Previously, they required about nine months to identify a new market opportunity and five to ten years to develop the product and bring it to market. With the Agile approach, they can go from idea to a working prototype in just eight months.
Step 6: Shift from Authority to Partnership
The organizational structure of traditional companies is synonymous with hierarchy – relationships between superiors and subordinates.
Agile organizations reject authority. Instead, they opt for autonomous cross-disciplinary teams. This requires partnership based on freedom, trust, mutual respect, and managing by agreement. Without this critical shift, Agile is a waste of breath.
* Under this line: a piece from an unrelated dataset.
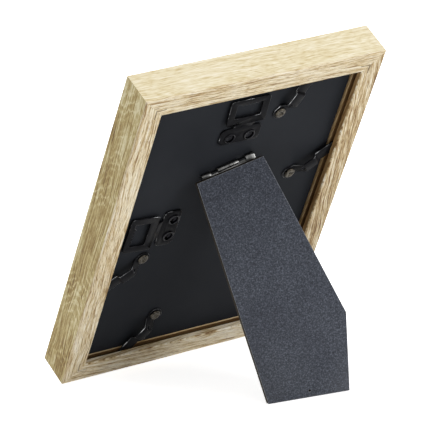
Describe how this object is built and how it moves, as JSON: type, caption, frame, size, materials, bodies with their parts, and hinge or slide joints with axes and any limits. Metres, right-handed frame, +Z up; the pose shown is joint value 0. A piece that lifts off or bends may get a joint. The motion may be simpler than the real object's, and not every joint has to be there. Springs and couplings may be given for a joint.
{
  "type": "easel back photo frame",
  "caption": "Wood-grain photo frame leaning back on a hinged easel strut, with turn clips that hold the backing board and hanger plates for a wall nail.",
  "frame": {"origin": "Centre of the bounding box on the table plane, in the standing pose with the strut open.", "axes": "+Z up from the table, the picture faces -Y and leans back toward +Y, +X to the right as seen from the front."},
  "size_m": [0.12, 0.0956, 0.1583],
  "materials": {
    "oak_foil": "printed oak-grain foil wrapped over fibreboard, satin",
    "nail_steel": "bright rolled steel strip, unpolished",
    "black_steel": "black oxide over pressed steel, semi-gloss",
    "pin_steel": "drawn steel wire, slightly dark",
    "aged_rivet": "dull plated rivet, darkened",
    "black_eyelet": "black lacquered eyelet, glossy rolled rim",
    "clear_glass": "float glass, clear",
    "insert_card": "plain matt paper card",
    "black_board": "fibreboard with a smooth black lacquer, satin",
    "raw_board": "dark hardboard, raw cut edges",
    "velour_paper": "flocked dark grey paper, matt"
  },
  "bodies": {
    "frame": {"bottom_rail": "oak_foil", "top_rail": "oak_foil", "left_rail": "oak_foil", "right_rail": "oak_foil", "top_left_v_nail": "nail_steel", "bottom_left_v_nail": "nail_steel", "top_right_v_nail": "nail_steel", "bottom_right_v_nail": "nail_steel", "glass_pane": "clear_glass", "picture_insert": "insert_card", "clip_rivet_left": "aged_rivet", "clip_rivet_right": "aged_rivet", "clip_rivet_top": "aged_rivet", "clip_rivet_bottom": "aged_rivet", "top_hanger_plate": "black_steel", "top_hanger_eyelet_1": "black_eyelet", "top_hanger_eyelet_2": "black_eyelet", "side_hanger_plate": "black_steel", "side_hanger_eyelet_1": "black_eyelet", "side_hanger_eyelet_2": "black_eyelet", "panel_leaf_rivet_1": "aged_rivet", "panel_leaf_rivet_2": "aged_rivet", "backing_board": "black_board", "hinge_panel_leaf": "black_steel", "hinge_pin": "pin_steel"},
    "strut": {"hinge_strut_leaf": "black_steel", "strut_leaf_rivet_1": "aged_rivet", "strut_leaf_rivet_2": "aged_rivet", "strut_board": "raw_board", "strut_cover_paper": "velour_paper"},
    "clip_left": {"turn_clip_left": "black_steel"},
    "clip_right": {"turn_clip_right": "black_steel"},
    "clip_top": {"turn_clip_top": "black_steel"},
    "clip_bottom": {"turn_clip_bottom": "black_steel"}
  },
  "joints": [
    {"name": "strut_hinge", "type": "hinge", "parent": "frame", "child": "strut", "pos_m": [0.0033, 0.01745, 0.10383], "axis": [-0.9483, 0.147, 0.2812], "range_deg": [0, 38.3]},
    {"name": "turn_clip_left_pivot", "type": "hinge", "parent": "frame", "child": "clip_left", "pos_m": [-0.0331, 0.00962, 0.09173], "axis": [0, 0.8863, -0.4632], "range_deg": [0, 80]},
    {"name": "turn_clip_right_pivot", "type": "hinge", "parent": "frame", "child": "clip_right", "pos_m": [0.0331, -0.00622, 0.06142], "axis": [0, 0.8863, -0.4632], "range_deg": [0, 80]},
    {"name": "turn_clip_top_pivot", "type": "hinge", "parent": "frame", "child": "clip_top", "pos_m": [-0.0165, 0.02819, 0.12727], "axis": [0, -0.8863, 0.4632], "range_deg": [0, 80]},
    {"name": "turn_clip_bottom_pivot", "type": "hinge", "parent": "frame", "child": "clip_bottom", "pos_m": [0.0165, -0.0248, 0.02588], "axis": [0, -0.8863, 0.4632], "range_deg": [0, 80]}
  ]
}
Besides, leaders in agile companies are not inspectors. They focus their efforts on supporting rather than micromanaging. They are creating environments where each employee is welcome to contribute to the process, take part in problem-solving, and take over the responsibility for the results. The seniority in such teams rests on the depth of knowledge and behavior.
Massive two-year research by Google found out that one of the common characteristics of high-performing teams is a sense of psychological safety. It makes employees feel comfortable, talk openly, suggests ideas, and be comfortable enough to admit they don’t know something or disagree.
Introducing Agile workflow to the legal team of the largest travel guides publisher Lonely Planet helped to improve productivity by 25%. Previously, the team suffered from exhaustive daily demands, lack of transparency in priorities, and unrealistic deadlines.
Business Agility: Key Takeaways
Implementing Agile thinking throughout the firmly established company is no easy thing.
However, these steps are the pivot point in Agile adoption, and they focus on changing the mindset of the business. Sure, it is only a start, and much more work should be done further.
But a correctly applied iterative approach will enable companies to move faster than before, drive innovations, and adapt to the changing environment of here and now.
Remember that any attempts to implement Agile practices independently may fail until they are combined with an Agile mindset!